Where the photo was taken: Dover, Kent, UK

Description: The large solar prominence (bright feature extending outward from the sun’s surface) was shot in August 2016.

There are a number of different prominence types that have been observed emanating from the sun, and the photo shows hedgerow prominence – a grouping of small prominences resembling rough and wild shrubbery – in particular.

Crescent moon over the Needles

Crescent Moon over the Needles.
(Ainsley Bennett/The National Maritime Museum)

Where the photo was taken: Alum Bay, Freshwater, Isle of Wight, UK

Description: The 7% waxing crescent moon is seen setting in the evening sky over the Needles Lighthouse at the western tip of the Isle of Wight.

Despite the moon being a thin crescent, the rest of its shape is defined by sunlight reflecting back from the Earth’s surface.

Beautiful Tromso

Beautiful Tromso.
(Derek Burdeny/The National Maritime Museum)

Where the photo was taken: Tromso, Norway

Description: The aurora activity forecast was low when the photo was taken, so the photographer remained in Tromso rather than driving to the fjord to capture the display.

Instead, he captured nature’s answer to a stunning firework display as the Northern Lights danced above a rainbow cast in the waters of the harbour in Tromso, which made for a spectacular display.

Auroral Crown

Auroral Crown.
(Yulia Zhulikova/The National Maritime Museum)

Where the photo was taken: Murmansk, Russia

Description: The image was captured on an astrophotography tour of the Murmansk region with Stas Korotkiy – an amateur astronomer in Russia.

The turquoise of the Aurora Borealis is seen swirling above the snow-covered trees illuminated by street lamps.
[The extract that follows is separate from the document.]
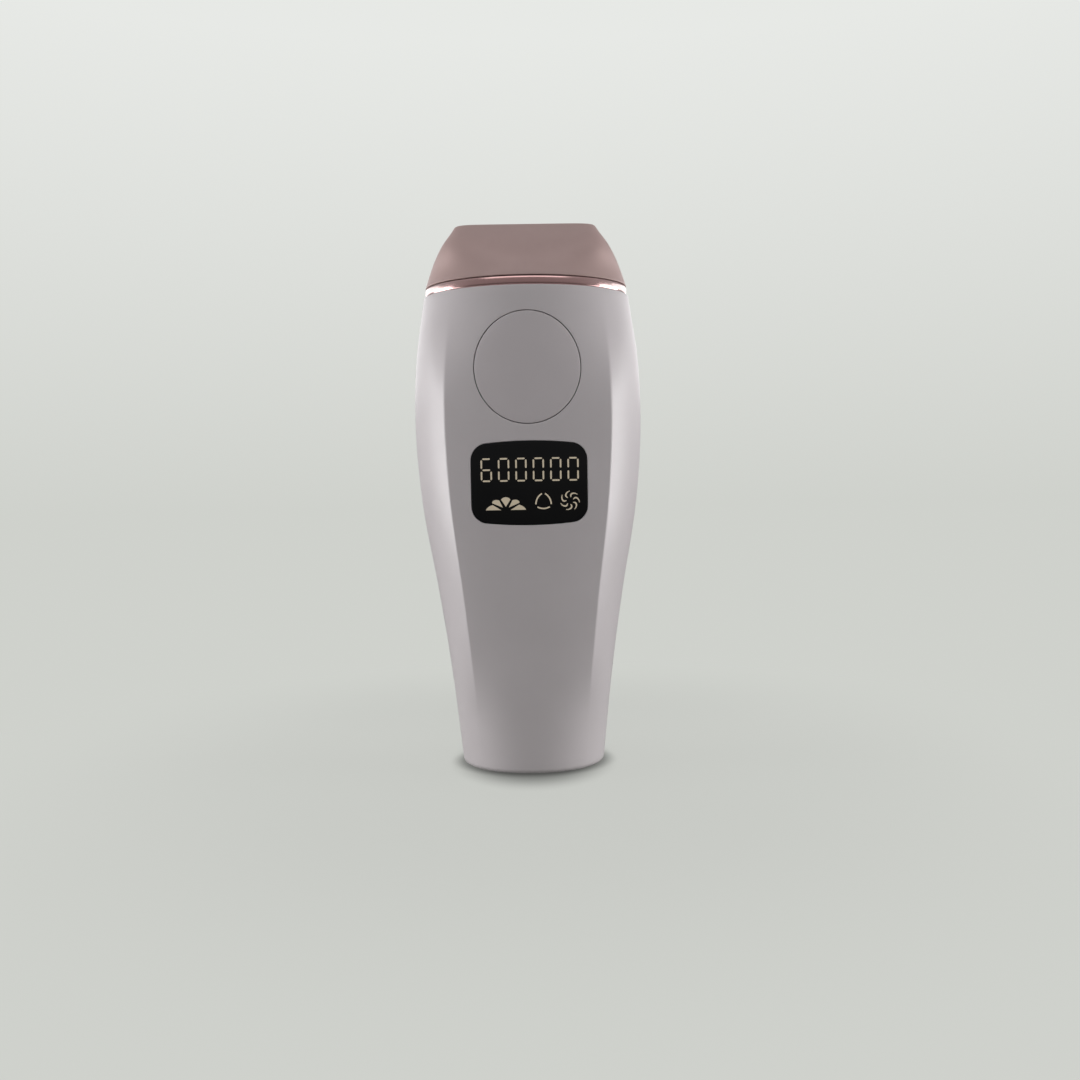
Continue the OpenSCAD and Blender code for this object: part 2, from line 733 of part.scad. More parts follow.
// Small parts of the power board: cans on its back, and blocks and a row of chips on its front
SMALL_CANS = [-13, 13];
chip_row = 4;
chip_side = 3;
chip_pitch = 5;
module board_components() {
    color("#3a4a8c") {
        for (x = SMALL_CANS) translate([x, power_back, 90]) rotate([-90, 0, 0]) cylinder(r = 3, h = 8);
        for (x = SMALL_CANS) block([x - 2.5, power_y - 4, 86], [x + 2.5, power_y, 100]);
        for (i = [0 : chip_row - 1]) let (x = i * chip_pitch - 9)
            block([x, power_y - 2, 108], [x + chip_side, power_y, 108 + chip_side]);
    }
}

// Power socket in the base: a round inlet with a centre pin
jack_bore_r = 2.75;
jack_pin_r = 1;
jack_low = 0.4;
jack_deep = 9.5;
jack_flange_r = 5.2;
jack_half = 4.6;
jack_top = 13.5;
// The pin starts above the mouth, and its thinner tail is held in the socket's floor
jack_pin_rise = 1.4;
jack_tail_r = 0.8;
jack_tail = 2;
module dc_jack() {
    color("#232427") difference() {
        union() {
            translate([0, 0, jack_low]) cylinder(r = jack_flange_r, h = 3);
            block([-jack_half, -jack_half, wall + 0.3], [jack_half, jack_half, jack_top]);
        }
        translate([0, 0, jack_low - 1]) cylinder(r = jack_bore_r, h = jack_deep + 1);
        translate([0, 0, jack_low]) cylinder(r = jack_tail_r, h = jack_deep + jack_tail);
    }
}
module jack_pin() {
    color("#d5d7da") {
        translate([0, 0, jack_low + jack_pin_rise])
            cylinder(r = jack_pin_r, h = jack_deep - jack_pin_rise);
        translate([0, 0, jack_low + jack_deep]) cylinder(r = jack_tail_r, h = jack_tail);
    }
}

// Wires as [radius, points], each a run of round rods with round elbows
wire_start = jack_top + 0.2;
wire_y = power_back + 0.9;
wire_end = socket_low - 0.1;
WIRES = [
    for (s = [-1, 1])
        [0.8, [[3 * s, 2, wire_start], [3 * s, 2, 19.5], [3 * s, wire_y, 23.5], [3 * s, wire_y, 27]]],
    for (s = [-1, 1])
        [0.9, [
            [14.5 * s, wire_y, 112], [14.5 * s, 4, 119], [14.5 * s, 4, 139],
            [8 * s, 0, 142], [8 * s, 0, wire_end]
        ]],
    [0.6, [[0, board_y + board_thick + 0.1, 104], [0, power_y - 0.1, 104]]]
];
module wire(r, points) {
    for (i = [0 : len(points) - 2]) {
        run = points[i + 1] - points[i];
        translate(points[i]) rotate([0, acos(run[2] / norm(run)), atan2(run[1], run[0])])
            cylinder(r = r, h = norm(run));
        if (i > 0) translate(points[i]) sphere(r = r + 0.1);
    }
}
module wire_harness() {
    color("#a02c2c") for (w = WIRES) wire(w[0], w[1]);
}

// Cooling fan behind the rear vents
fan_back = half_deep - 6.6;
fan_front = fan_back - fan_deep;
fan_hole_r = fan_side / 2 - 1.2;
fan_hub_r = 7;
hub_shaft_r = 1;
// The frame's plate, and the tube on it that carries the bearing inside and the stator outside
fan_plate = 1.2;
tube_r = 2.6;
tube_bore_r = 1.8;
tube_top = fan_front + 7;
fan_screw_at = fan_side / 2 - 2.4;
FAN_SCREWS = [for (x = [-1, 1]) for (z = [-1, 1]) [x * fan_screw_at, fan_z + z * fan_screw_at]];
module fan_frame() {
    color("#1d1e20") difference() {
        union() {
            difference() {
                upright(fan_front, fan_back) translate([0, fan_z]) rounded(fan_side, fan_side, 2.4);
                along_y(0, fan_z, fan_hole_r, fan_front - 1, fan_back + 1);
            }
            along_y(0, fan_z, fan_hub_r, fan_front, fan_front + fan_plate);
            along_y(0, fan_z, tube_r, fan_front, tube_top);
            for (a = [0 : 120 : 240]) translate([0, fan_front, fan_z]) rotate([0, a + 30, 0])
                block([0, 0, -1], [fan_hole_r + 0.4, fan_plate, 1]);
        }
        along_y(0, fan_z, tube_bore_r, fan_front + fan_plate, fan_back);
        for (s = FAN_SCREWS) along_y(s[0], s[1], 1.1, fan_front - 1, fan_back + 1);
    }
}
module fan_bearing() {
    color("#c09a4e") difference() {
        along_y(0, fan_z, tube_bore_r, fan_front + fan_plate, tube_top);
        along_y(0, fan_z, hub_shaft_r + 0.05, fan_front + 1, tube_top + 1);
    }
}
module fan_stator() {
    color("#b5652d") difference() {
        union() {
            along_y(0, fan_z, 3.6, fan_front + 1.6, fan_front + 6);
            for (a = [0 : 90 : 270]) translate([0, fan_front + 1.6, fan_z]) rotate([0, a, 0])
                block([2.8, 0, -1.6], [5.2, 4.4, 1.6]);
        }
        along_y(0, fan_z, tube_r, fan_front, tube_top + 1);
    }
}
blade_r = fan_hole_r - 0.6;
blade_pitch = 38;
blade_thick = 0.9;
blade_half = 3.8;
module fan_rotor() {
    color("#3a3b3f") {
        difference() {
            along_y(0, fan_z, fan_hub_r, fan_front + 1.6, fan_back - 0.4);
            along_y(0, fan_z, fan_hub_r - 1, fan_front + 1, fan_back - 1.4);
        }
        along_y(0, fan_z, hub_shaft_r, fan_front + 1.4, fan_back - 1);
        for (i = [0 : fan_blades - 1])
            translate([0, fan_back - 4.6, fan_z]) rotate([0, 360 * i / fan_blades, 0])
                rotate([blade_pitch, 0, 0]) block(
                    [fan_hub_r - 0.5, -blade_thick / 2, -blade_half],
                    [blade_r - 0.6, blade_thick / 2, blade_half]
                );
    }
}
module air_filter() {
    color("#55565a") upright(fan_back + 0.1, fan_back + 0.9) translate([0, fan_z])
        rounded(fan_side - 3, fan_side - 5, 2);
}

// Screws: a pan head with a cross recess over a plain shank
module screw(r, head_r, head_tall, length) {
    difference() {
        union() {
            translate([0, 0, -length]) cylinder(r = r, h = length + 0.1);
            cylinder(r = head_r, h = head_tall);
        }
        for (a = [0, 90]) rotate(a) translate([0, 0, head_tall])
            cube([head_r * 1.2, 0.5, head_tall], center = true);
    }
}
module shell_screws() {
    color("#9a9ca0") for (s = SHELL_SCREWS) translate([s[0], screw_seat_y, s[1]]) rotate([-90, 0, 0])
        screw(screw_shank_r, screw_head_r, 1.8, screw_length);
}
module board_screws() {
    color("#9a9ca0") for (s = BOARD_SCREWS) translate([s[0], board_y + board_thick, s[1]]) rotate([-90, 0, 0])
        screw(small_screw_r, small_head_r, 1.2, 5);
}
module fan_screws() {
    color("#9a9ca0") for (s = FAN_SCREWS) translate([s[0], fan_front, s[1]]) rotate([90, 0, 0])
        screw(0.9, 1.7, 1, 9);
}

// Head: a shell round the window, lamp and reflector, on a base that plugs into the body
frame_x = 41;
frame_y = 20;
glass_x = 37;
glass_y = 16;
opening_x = 33;
opening_y = 12;
frame_top = top_z - 0.3;
frame_tall = 4;
base_low = head_z + 0.3;
base_thick = 2;
head_wall = 2;
HEAD_SCREWS = [-24.2, 24.2];
head_boss_r = 2.3;
head_boss_tall = 10.5;
module head_shell() {
    color("#c79c96") difference() {
        union() {
            sheet(head_rows(0), head_rows(head_wall), true);
            for (x = HEAD_SCREWS) translate([x, 0, base_low + base_thick])
                cylinder(r = head_boss_r, h = head_boss_tall);
        }
        translate([0, 0, top_z - 5]) linear_extrude(10) rounded(frame_x + 0.3, frame_y + 0.3, 3);
        for (x = HEAD_SCREWS) translate([x, 0, base_low]) cylinder(r = small_screw_r, h = 7);
    }
}
SENSOR_X = [-18.6, 18.6];
SENSOR_Y = [-5, 5];
sensor_r = 1.1;
sensor_deep = 1;
module window_frame() {
    color("#2a2627") difference() {
        translate([0, 0, frame_top - frame_tall]) linear_extrude(frame_tall) rounded(frame_x, frame_y, 2.9);
        translate([0, 0, frame_top - frame_tall - 1]) linear_extrude(frame_tall + 2)
            rounded(opening_x, opening_y, 1.6);
        translate([0, 0, frame_top - frame_tall - 1]) linear_extrude(frame_tall - 0.2)
            rounded(glass_x + 0.4, glass_y + 0.4, 1.8);
        for (x = SENSOR_X) for (y = SENSOR_Y) translate([x, y, frame_top - sensor_deep])
            cylinder(r = sensor_r + 0.05, h = 3);
    }
}
module skin_sensors() {
    color("#d9c9a8") for (x = SENSOR_X) for (y = SENSOR_Y)
        translate([x, y, frame_top - sensor_deep]) cylinder(r = sensor_r, h = sensor_deep + 0.25);
}
glass_z = frame_top - 1.3;
module window_gasket() {
    color("#8d8d90") translate([0, 0, glass_z - 2.7]) linear_extrude(0.7) difference() {
        rounded(glass_x, glass_y, 1.6);
        rounded(glass_x - 3, glass_y - 3, 1);
    }
}
module window_glass() {
    color("#f3d9b8", 0.6) translate([0, 0, glass_z - 1.95]) linear_extrude(1.9)
        rounded(glass_x, glass_y, 1.6);
}
lamp_z = ring_z + 7.6;
lamp_r = 2.4;
lamp_length = 36;
electrode_r = 1.2;
electrode_length = 42.8;
holder_inner = 17.3;
holder_outer = 21.3;
reflector_top = glass_z - 2.8;
module reflector() {
    // Polished trough under the window: straight flaring sides over a half round that holds the lamp
    lamp_gap = 4.2;
    flare = 6.6;
    thick = 0.6;
    function trough(grow) = [
        [flare + grow, reflector_top], [lamp_gap + grow, lamp_z],
        for (i = [1 : 7]) let (a = 180 * i / 8)
            [(lamp_gap + grow) * cos(a), lamp_z - (lamp_gap + grow) * sin(a)],
        [-lamp_gap - grow, lamp_z], [-flare - grow, reflector_top]
    ];
    inner = trough(0);
    outer = trough(thick);
    color("#e4e6e8") rotate([90, 0, 90]) translate([0, 0, -16.5]) linear_extrude(33)
        polygon(concat(outer, [for (i = [len(inner) - 1 : -1 : 0]) inner[i]]));
}
module flash_lamp() {
    color("#eef2f5", 0.7) {
        along_x(0, lamp_z, lamp_r, lamp_length);
        along_x(0, lamp_z, electrode_r, electrode_length);
    }
}
module lamp_holders() {
    color("#efeee8") for (s = [-1, 1]) difference() {
        block(
            [s > 0 ? holder_inner : -holder_outer, -4.5, head_z + 2.5],
            [s > 0 ? holder_outer : -holder_inner, 4.5, lamp_z + 3.4]
        );
        along_x(0, lamp_z, lamp_r + 0.05, lamp_length + 0.2);
        along_x(0, lamp_z, electrode_r + 0.1, electrode_length + 7.2);
    }
}
plug_low = body_height - 5.3;
pin_low = body_height - 9.6;
module cartridge_base() {
    color("#4a4a4e") difference() {
        union() {
            translate([0, 0, base_low]) linear_extrude(base_thick) difference() {
                oval(head_rim_x - 2.9, head_rim_y - 2.9);
                for (y = DECK_VENTS) translate([0, y])
                    rounded(vent_slot_width - 2, vent_slot_tall, vent_slot_r);
            }
            translate([0, 0, plug_low]) linear_extrude(base_low - plug_low + 0.1)
                rounded(plug_x, plug_y, 1.8);
        }
        for (x = PIN_PLACES) translate([x, 0, plug_low - 0.7]) cylinder(r = pin_r, h = 6);
        for (x = HEAD_SCREWS) translate([x, 0, base_low - 1]) cylinder(r = 1, h = base_thick + 2);
    }
}
module contact_pins() {
    color("#d8b25c") for (x = PIN_PLACES) translate([x, 0, pin_low]) cylinder(r = pin_r, h = 9.5);
}
module head_screws() {
    color("#9a9ca0") for (x = HEAD_SCREWS) translate([x, 0, base_low]) rotate([180, 0, 0])
        screw(small_screw_r, small_head_r, 1, 6);
}

front_shell();
rear_shell();
trim_ring();
socket_deck();
head_socket();
socket_contacts();
display_window();
display_segments();
display_module();
control_board();
control_chips();
front_button();
front_switch();
front_switch_plunger();
rear_trigger();
rear_switch();
rear_switch_plunger();
rear_switch_board();
power_board();
storage_capacitor();
flyback_transformer();
trigger_coil();
power_transistor();
heat_sink();
board_components();
dc_jack();
jack_pin();
wire_harness();
fan_frame();
fan_bearing();
fan_stator();
fan_rotor();
air_filter();
shell_screws();
board_screws();
fan_screws();
head_shell();
window_frame();
window_gasket();
window_glass();
reflector();
flash_lamp();
lamp_holders();
cartridge_base();
contact_pins();
skin_sensors();
head_screws();
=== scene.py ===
"""Looks of the upright IPL hair remover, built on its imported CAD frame.

The shells, ring, head, buttons and display are modelled here as smooth surfaces over the CAD sections;
everything inside keeps its CAD mesh and gets a finish. The smooth shells leave out the CAD's bosses and
posts, which are inside and out of sight. All lengths are in metres.
"""

import json
import math

import bmesh
import bpy
from mathutils import Matrix, Vector


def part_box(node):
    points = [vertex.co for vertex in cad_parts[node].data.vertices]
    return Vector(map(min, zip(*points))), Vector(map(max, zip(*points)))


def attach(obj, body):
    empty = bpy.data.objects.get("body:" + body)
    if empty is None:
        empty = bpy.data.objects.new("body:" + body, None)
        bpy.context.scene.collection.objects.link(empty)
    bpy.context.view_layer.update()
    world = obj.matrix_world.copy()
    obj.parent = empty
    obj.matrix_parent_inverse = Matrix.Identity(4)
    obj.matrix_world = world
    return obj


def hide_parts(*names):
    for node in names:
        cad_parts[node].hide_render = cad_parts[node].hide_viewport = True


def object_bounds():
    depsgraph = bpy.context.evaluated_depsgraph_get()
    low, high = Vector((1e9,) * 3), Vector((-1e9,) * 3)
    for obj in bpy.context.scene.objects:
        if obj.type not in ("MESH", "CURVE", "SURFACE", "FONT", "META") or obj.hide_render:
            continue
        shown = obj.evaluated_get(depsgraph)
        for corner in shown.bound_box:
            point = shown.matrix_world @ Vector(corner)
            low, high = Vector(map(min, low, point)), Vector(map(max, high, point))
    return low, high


MM = 0.001

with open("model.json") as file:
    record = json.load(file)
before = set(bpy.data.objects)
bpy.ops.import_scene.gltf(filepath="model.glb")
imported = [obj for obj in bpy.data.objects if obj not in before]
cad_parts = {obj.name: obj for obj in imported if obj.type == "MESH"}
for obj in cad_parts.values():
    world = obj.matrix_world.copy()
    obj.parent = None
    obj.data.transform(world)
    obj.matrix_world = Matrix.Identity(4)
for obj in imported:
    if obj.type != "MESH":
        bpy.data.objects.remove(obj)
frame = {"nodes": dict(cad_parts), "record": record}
cad_low, cad_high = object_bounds()
record = frame["record"]


# ---------------------------------------------------------------- sizes read from the frame
shell_low, shell_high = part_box("front_shell")
ring_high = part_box("trim_ring")[1]
head_low, head_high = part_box("head_shell")
button_low, button_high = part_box("front_button")
window_low, window_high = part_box("display_window")
marks_low, marks_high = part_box("display_segments")
trigger_low, trigger_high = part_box("rear_trigger")
glass_frame_low, glass_frame_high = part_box("window_frame")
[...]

The trees glow a vivid pink, forming a contrasting frame for nature’s greatest light show.

Aurora over Svea

Aurora over Svea.
(Agurtxane Concellon/The National Maritime Museum)

Where the photo was taken: Svea, Svalbard, Norway

Description: The purples and greens of the Northern Lights radiate over the coal mining city of Svea, in the archipelago of Svalbard.

The earthy landscape below the glittering sky is illuminated by the strong lights of industry at the pier of Svea.

An icy moonscape

An Icy Moonscape.
(Kris Williams/The National Maritime Museum)

Where the photo was taken: Capel Curig, Snowdonia National Park, UK

Description: A lone stargazer sits atop the peak of Castell-Y-Gwynt (Castle of the Winds) on Glyder Fach Mountain in Snowdonia beneath a starry night sky during freezing temperatures in mid-winter.

The lunar-like landscape was formed through a process called freeze-thaw weathering – where water seeps into cracks in the rock, freezing and expanding as ice forms, eventually cracking the rock over hundreds and thousands of years.

Brief rotation of Mount Olympus

A Brief Rotation of Mount Olympus.
(Avani Soares/The National Maritime Museum)

Where the photo was taken: Canoas, Rio Grande do Sul, Brazil

Description: A series photos of Mars taken between June 1 and July 3 2016 shows Mount Olympus in three different positions.

Mount Olympus, also known as Olympus Mons, is the tallest volcano in the Solar System.

The features on the surface of Mars (as seen from Earth) change rapidly, as seen in the contrast between the central photo, made during the opposition (when Mars is at its closest to the Earth), and the photo on the left, taken 33 days later.

A battle we are losing

A Battle We Are Losing.
(Haitong Yu/The National Maritime Museum)

Where the photo was taken: Beijing, China

Description: The photo shows the Milky Way rising above a small radio telescope from a large array at Miyun Station, National Astronomical Observatory of China, in the suburbs of Beijing.

The image depicts the ever-growing light pollution we now experience, which together with electromagnetic noise has turned many optical and radio observatories near cities both blind and deaf – a battle that inspired the photographer’s title of the shot.

The image used a light pollution filter (iOptron L-Pro) and multiple frame stacking to get the most of the Milky Way out of the city light.

Mr Big Dipper

Mr Big Dipper
(Nicholas Roemmelt/The National Maritime Museum)

Where the photo was taken: Engadin, Graubunden, Switzerland

Description: The photo shows a stargazer observing the constellation of the Big Dipper perfectly aligned with the window of the entrance to a large glacier cave in Engadin, Switzerland.

The image is a panorama of two pictures, and each is a stack of another two pictures: one for the stars and another one for the foreground, but with no composing or time blending.

NGC 2023

NGC 2023
(Warren Keller/The National Maritime Museum)

Where the photo was taken: Cerro Tololo Inter-American Observatory, near La Serena, Chile

Description: Lying in the constellation of Orion, at a distance of 1,467 light years from our planet, is the emission and reflection nebula NGC 2023.

Most often photographed next to the famous Horsehead Nebula, the photographer has instead given NGC 2023 the spotlight in order to try to bring out all of the wonderful detail seen across its diameter of four light years, making it one of the largest reflection nebulae ever discovered.